Saturday, April 10, 2004
Observing vs. fondling

I've been thinking about the act of touching quilts. Oh, I love to touch textiles. I go to the fabric stores and run the palm of my hand across the bulks of fabric. They each have a different feel, even though all are labelled 100% cotton. It's a feast to my senses.

We are so used to the feel of fabric. Our clothes caress (and sometimes torture) our skin from the day we are born. Fabric becomes a token of comforting security. My younger son detested - and protested - being undressed until he was two months old. A terrible nuisance when he had to be changed or bathed.

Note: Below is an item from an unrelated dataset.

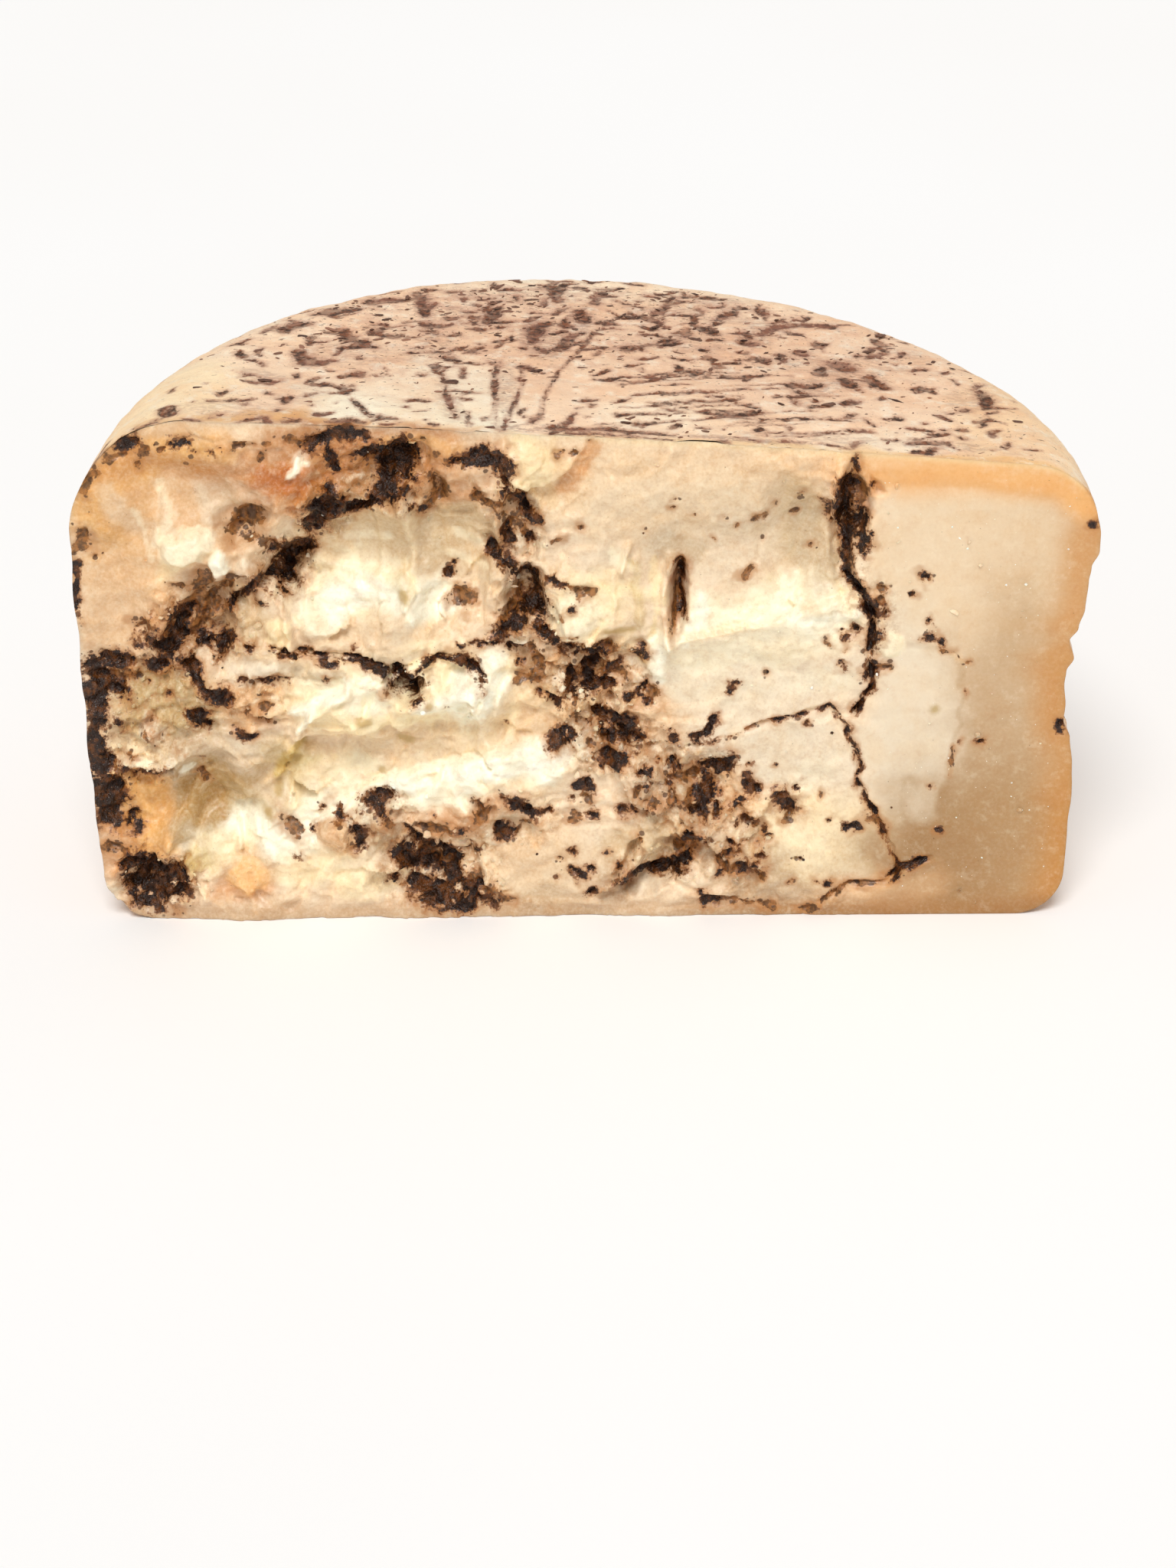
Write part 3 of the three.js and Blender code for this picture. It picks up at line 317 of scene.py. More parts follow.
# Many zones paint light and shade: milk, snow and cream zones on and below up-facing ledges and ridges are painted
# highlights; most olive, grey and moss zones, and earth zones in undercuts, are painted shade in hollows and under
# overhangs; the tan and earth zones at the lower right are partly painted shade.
# x, z, half width, half height, turn, tone, strength
TINTS = [
    (-108, 118, 26, 24, 0, "peach", 0.9), (-118, 92, 15, 18, 0, "peach", 0.75), (-103, 103, 8, 5, 20, "butter", 0.7),
    (-106, 114, 3, 8, 0, "bone", 0.5), (-66, 127, 17, 12, 0, "amber", 0.85), (-88, 119, 6, 9, -20, "grey", 0.45),
    (-82, 126, 16, 8, -10, "amber", 0.9), (-76, 127, 9, 6, 0, "rust", 0.55), (-40, 131, 15, 7, 0, "amber", 0.75),
    (-56, 137, 24, 4, 0, "rust", 0.7), (-106, 131, 20, 5, 8, "ochre", 0.85), (-124, 118, 6, 12, 0, "ochre", 0.8),
    (-88, 121, 7, 12, -20, "bone", 0.35), (-52, 122, 15, 12, 0, "amber", 0.45), (-32, 122, 9, 8, 0, "amber", 0.4), (-52, 109, 25, 14, 15, "olive", 0.9), (-59, 93, 15, 8, 5, "cream", 1),
    (-42, 91, 8, 7, 0, "milk", 0.9), (-45.5, 95, 3, 5, 0, "moss", 0.35), (-40, 83, 15, 4.5, 10, "sand", 0.8),
    (-58, 82, 18, 6, 4, "sand", 0.7), (-30, 107, 11, 13, 0, "olive", 0.75), (-12, 129, 7, 10, 10, "butter", 0.95),
    (-4, 127, 5, 6, -50, "apricot", 0.4), (0, 91, 10, 10, 0, "butter", 0.7), (20, 122, 42, 12, 0, "sand", 0.7),
    (28, 105, 22, 8, 0, "grey", 0.3), (57, 108, 9, 17, 5, "olive", 0.85), (46, 88, 27, 6, 12, "cream", 1),
    (58, 86, 12, 5, 8, "milk", 0.8), (22, 80, 9, 5, 30, "cream", 0.9), (42, 71, 30, 12, 0, "bone", 0.75),
    (46, 48, 27, 11, 0, "bone", 0.8), (60, 24, 22, 13, 0, "butter", 0.6), (50, 8, 14, 8, 0, "tan", 0.55),
    (100, 100, 30, 28, 0, "sand", 0.6), (84, 56, 12, 32, 0, "bone", 0.7), (112, 50, 20, 40, 0, "tan", 0.6),
    (104, 16, 34, 26, 0, "tan", 1), (104, 42, 24, 20, 0, "tan", 0.3), (84, 47, 11, 12, 0, "bone", 0.5),
    (-45, 66, 34, 12, 3, "butter", 1), (-34, 47, 40, 11, 14, "butter", 0.7),
    (-14, 49, 22, 6, 12, "milk", 1), (-29, 64, 8, 8, 45, "milk", 1), (-80, 27, 26, 8, 0, "cream", 1),
    (-72, 30, 14, 6, 0, "milk", 0.8), (-58, 41, 22, 6, 14, "cream", 0.9), (-56, 70, 17, 6, 4, "cream", 1), (-56, 69, 13, 4, 4, "milk", 0.6),
    (-40, 39, 16, 6, 14, "milk", 0.7), (-46, 51, 16, 6, 8, "sand", 0.9), (-74, 41, 7, 6, 0, "butter", 0.8), (-18, 57, 12, 4.5, 12, "sand", 0.6),
    (-99, 33, 11, 12, 0, "khaki", 0.85), (-107, 36, 4, 14, 0, "grey", 0.8), (-79, 44, 7, 8, 40, "moss", 0.5),
    (-83, 38, 4, 6, 0, "olive", 0.5), (-110, 62, 16, 12, 0, "khaki", 0.85), (-88, 64, 8, 7, 0, "peach", 0.9),
    (-95, 48, 14, 9, 0, "grey", 0.6), (-117, 48, 8, 4, 0, "butter", 0.5), (-117, 33, 9, 13, 0, "ochre", 1),
    (-125, 22, 6, 9, 0, "amber", 0.7), (-90, 24, 15, 7, 0, "milk", 0.9), (-96, 88, 14, 8, 35, "earth", 0.7), (-86, 86, 7, 9, 20, "olive", 0.7),
    (-84, 74, 8, 4, 4, "bone", 0.7), (-112, 72, 12, 4, 0, "earth", 0.6), (-66, 122, 6, 5, 0, "amber", 0.5), (-56, 124, 6, 8, 0, "earth", 0.5), (-38, 124, 7, 8, 0, "rust", 0.35),
    (-6, 62, 15, 13, 0, "peach", 0.5), (3, 54, 9, 7, 0, "earth", 0.6), (16, 56, 7, 9, 0, "peach", 0.5),
    (0, 72, 12, 6, 0, "earth", 0.5), (10, 78, 8, 5, 0, "olive", 0.7), (22, 37, 14, 12, -10, "earth", 0.55),
    (37, 35, 7, 7, 0, "peach", 0.6), (16, 22, 12, 7, 20, "olive", 0.7), (24, 19, 8, 4.5, 40, "earth", 0.8),
    (8, 11, 7, 5, 10, "earth", 0.7), (40, 17, 10, 8, 0, "earth", 0.5), (-15, 15, 17, 12, 0, "sand", 0.8),
    (-16, 4, 16, 5, 0, "tan", 0.4), (-22, 27, 7, 5, 0, "grey", 0.7), (-35, 29, 10, 5, 0, "amber", 0.6),
    (-26, 33, 8, 3, 20, "amber", 0.5), (-54, 27, 7, 7, 0, "earth", 0.7), (-67, 25, 6, 6, 0, "peach", 1),
    (-91, 12, 7, 6, 0, "amber", 0.7), (-97, 19, 9, 5, 0, "butter", 0.7), (-104, 18, 6, 4, 0, "moss", 0.5),
    (23, 105, 6, 5, 0, "grey", 0.7), (75, 6, 20, 6, 12, "peach", 0.7), (52, 31, 6, 5, 0, "rust", 0.35),
    (-70.8, 130.4, 2, 4, -22, "milk", 1), (69, 122, 4, 6, 0, "rust", 0.6), (-19, 88, 5, 6, 0, "earth", 0.6),
    (-17, 114, 6, 9, -15, "earth", 0.5), (-14, 73, 4, 6, 0, "earth", 0.8), (22.6, 91, 1.8, 9, -4, "rust", 0.8),
    (-70, 13, 18, 6, 0, "butter", 0.7), (-112, 57, 4, 4, 0, "bone", 0.7), (9, 104, 2, 4, -10, "cream", 0.8),
    (-102, 32, 5, 9, 10, "hay", 1), (44, 79, 27, 5, 13, "cream", 0.8), (94, 16, 20, 12, 0, "earth", 0.2),
    (34, 66, 16, 5, 8, "cream", 0.2), (56, 42, 10, 5, 20, "cream", 0.4), (60, 70, 9, 5, 0, "cream", 0.4), (-96, 38, 9, 4, 10, "hay", 0.6), (-75, 127, 9, 5, 0, "amber", 0.8),
    (-20, 48, 13, 3, 12, "snow", 0.7), (-58, 91, 8, 3, 5, "snow", 0.7),
    (-117, 118, 12, 13, 0, "ochre", 0.3), (-76, 127, 8, 5, 0, "flame", 0.75), (-118, 119, 9, 11, 0, "amber", 0.15), (-46, 49, 12, 5, 10, "sand", 0.4),
    (-72, 40, 6, 5, 0, "sand", 0.4), (-15, 20, 10, 8, 0, "peach", 0.3), (-104, 31, 4, 6, 0, "hay", 0.4),
    (57, 106, 6, 13, 4, "grey", 0.6), (46, 110, 6, 4, 20, "grey", 0.3), (-66, 112, 7, 6, 40, "olive", 0.7),
]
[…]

There's a quilt, my second art quilt, hanging in the hall of my home. Everyone who enters my home for the first time walks straight to it and strokes it. The raw edge appliqued motives on the lower half of the quilt are starting to ravel to the point that I think I need to put a no-touch sign next to it. Why am I too timid to tell people to stop destroying my work? It's a beautiful, vibrant piece, beckoning to be caressed.

It is difficult to restrain oneself from touching, I understand. But I have discovered a whole new take on the matter.

I've never seen an art quilt in the flesh exept my own. This kind of work is not around in my country. Next week I'm giving the first ever class of artistic quilting in my favorite quilt shop. I haven't had the option of touching art quilts!

The only access I've had to art quilts is on photographs. Webpages with detail shots are my favorite. I buy books on-line to learn. I would eat them if I thought it would do me any good! To learn, I've had to limit myself to observing in a very focused way. And I think it actually has done me a lot of good. I haven't had anyone to ask how something was done, no one to explain to me what I see.

To the point of being forensic I've had to figure out what was done first, what was done next and so on. I've payed attention to the effect of details, picking up ideas of different ways to do the same thing and coming up with yet another way to do it.